The devastating crusades in the New World and their culmination in the Deluge brought thousands and thousands of devils into elven hands. With their innate adaptability and ability to come back even from death, devils were found to be perfect workers for the hard labor of the plantation. Traditional Arnése laws afforded certain rights to different Arcadian Kin as part of the "harmonious society", but devils and native Kin had no such protections. They also had no right to own land of their own, legally practice any independent trade, or even serve in the local militias. Their only recourse was, in many cases, to sign themselves away to indentured servitude for those who did own land and property. When their lives ran out, their children and successors would find themselves facing the same fate.
The sugar industry would expand massively over the following decades. These de facto slaves, devil and otherwise, grew far more numerous than freemen. The plantation economy became the sole focus of the island, to the extent that grain now had to be imported from the metropole. The Crown instituted strict restrictions on trade to ensure it received the full bounty of the island's riches, a fact that the local Creole elites would find ever irritating.

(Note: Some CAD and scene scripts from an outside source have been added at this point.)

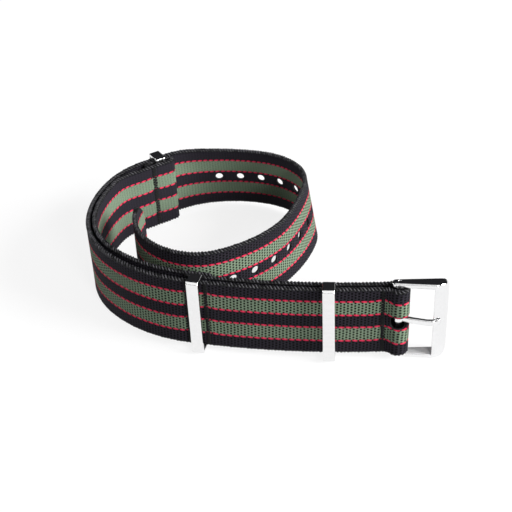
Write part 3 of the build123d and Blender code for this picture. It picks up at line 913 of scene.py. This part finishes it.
def add_world():
    """Soft light from all sides, white behind the strap, with the soft box for the steel."""
    world = bpy.data.worlds.new("studio")
    bpy.context.scene.world = world
    world.use_nodes = True
    n = Nodes(world.node_tree)
    background = n.tree.nodes["Background"]
    toward = n.new("ShaderNodeVectorMath", operation="DOT_PRODUCT")
    n.put(n.new("ShaderNodeTexCoord").outputs["Generated"], toward.inputs[0])
    toward.inputs[1].default_value = Vector(soft_box).normalized()
    stops = [(cos(soft_box_none), world_dark), (cos(soft_box_full), (1, 1, 1))]
    reflected = n.ramp(toward.outputs["Value"], stops, "LINEAR")
    paths = n.new("ShaderNodeLightPath").outputs
    lit = n.mix(paths["Is Glossy Ray"], world_light, reflected)
    n.put(n.mix(seen_directly(n, paths), lit, (1, 1, 1)), background.inputs["Color"])
    background.inputs["Strength"].default_value = 1.0


def area_light(name, place, size, watts):
    """A square lamp that is aimed at the strap. Its place and size are in metres."""
    lamp = bpy.data.lights.new(name, "AREA")
    lamp.shape = "RECTANGLE"
    lamp.size = lamp.size_y = size
    lamp.energy = watts
    lit = bpy.data.objects.new(name, lamp)
    lit.location = place
    lit.rotation_euler = (Vector(lamp_aim) - Vector(place)).to_track_quat("-Z", "Y").to_euler()
    bpy.context.scene.collection.objects.link(lit)


add_floor()
add_world()
area_light("key", (1.88, -0.55, 1.00), 1.0, 84.0)
area_light("fill", (0.95, -1.75, 1.05), 0.4, 16.0)
area_light("side", (-1.80, -0.05, 0.72), 0.6, 8.0)

# Camera, fitted to the photograph

# Focal length and middle of the view in pixels of a 512 px frame
frame_px, focal_px, view_middle_px = 512, 1110, (338, 248)
# Its place from the pin and the strap's bottom, and how many degrees it looks down
camera_from_pin, camera_down = (-14.8, -211.13, 181.77), 35.5
camera = bpy.data.cameras.new("camera")
camera.sensor_width = 36.0
camera.lens = focal_px / frame_px * camera.sensor_width
camera.shift_x = (frame_px / 2 - view_middle_px[0]) / frame_px
camera.shift_y = (view_middle_px[1] - frame_px / 2) / frame_px
camera_object = bpy.data.objects.new("camera", camera)
camera_object.location = (Vector((pin_x, pin_y, strap_bottom)) + Vector(camera_from_pin)) * MM
camera_object.rotation_euler = (radians(90 - camera_down), 0, 0)
bpy.context.scene.collection.objects.link(camera_object)
bpy.context.scene.camera = camera_object
bpy.context.scene.view_settings.view_transform = "Standard"
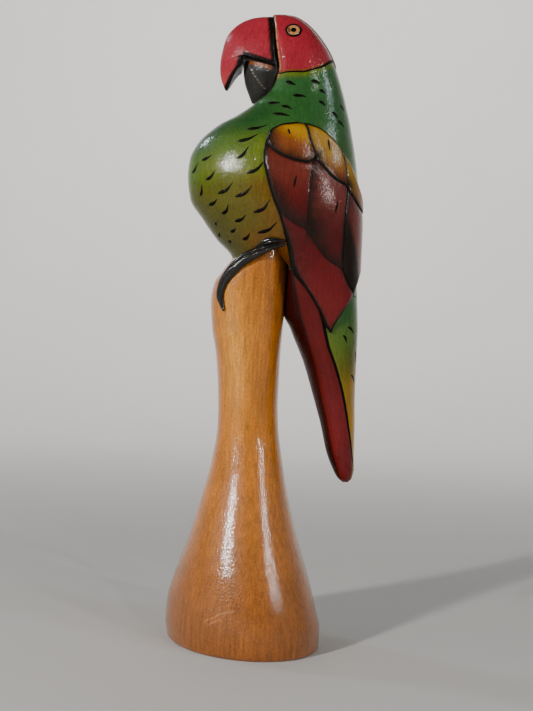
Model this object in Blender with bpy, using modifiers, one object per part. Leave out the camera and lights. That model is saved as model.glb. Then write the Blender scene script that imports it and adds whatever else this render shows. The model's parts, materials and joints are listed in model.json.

For these elites, the Revolution presented a golden opportunity to be rid of such interference and gain autonomy and self-governance for the island. For the laborers on their fields, the Declaration of Universal Rights was a spark in a powder keg...
Îles du Crepuscule
Besides the crown jewel of Saint-Hippolyte, Arné's holdings in the archipelago include the smaller islands of Jouné, Petite-Terre, Point-Médian, Saint-Yves and Terre-Nouvelle. They are also mostly dedicated to the cultivation of sugarcane through exploited labor.
Terre-de-Soufre
A barren but strategically vital island holding approximately at the midpoint between Arné and the Sunward. Terre-de-Soufre's rugged, defensive terrain and deep anchorage have made it a key Arnése naval base for three centuries. It has only a small permanent population and produces sulfur as its only export. Terre-de-Soufre lies close to the Ivernian (previously Herculian) twin islands of Mwy Madoc and Llai Madoc.
L'Outremer and Avallen
The northernmost landmass of the Sunward holds an Arnése colonial territory commonly known as L'Outremer, or as Avallen (as named by its Ivernian discoverer). This large but sparsely uninhabited wilderness is mostly of interest for the fur trade, with "civilization" limited to small trading posts and forts along navigeable rivers. Aside from the furs, pine tar and pitch are important goods from the area.
Islands of the Fire Sea
The southern Fire Sea hosts several scattered Arnése trading posts and waystations, of which Île Parvain and Île Nocturne are notable as a naval station and penal colony, respectively.
Port-Orient
In the far east of the Straits of Aton, Arnése presence is modest. Among the bickering mercantile principalities of the region squats the fortified factory-town of Port-Orient (locally known as Landanak). Arnése spice merchants operate out of its confines, though they are bit players in the shadow of the Ivernian and Bruttian trading companies.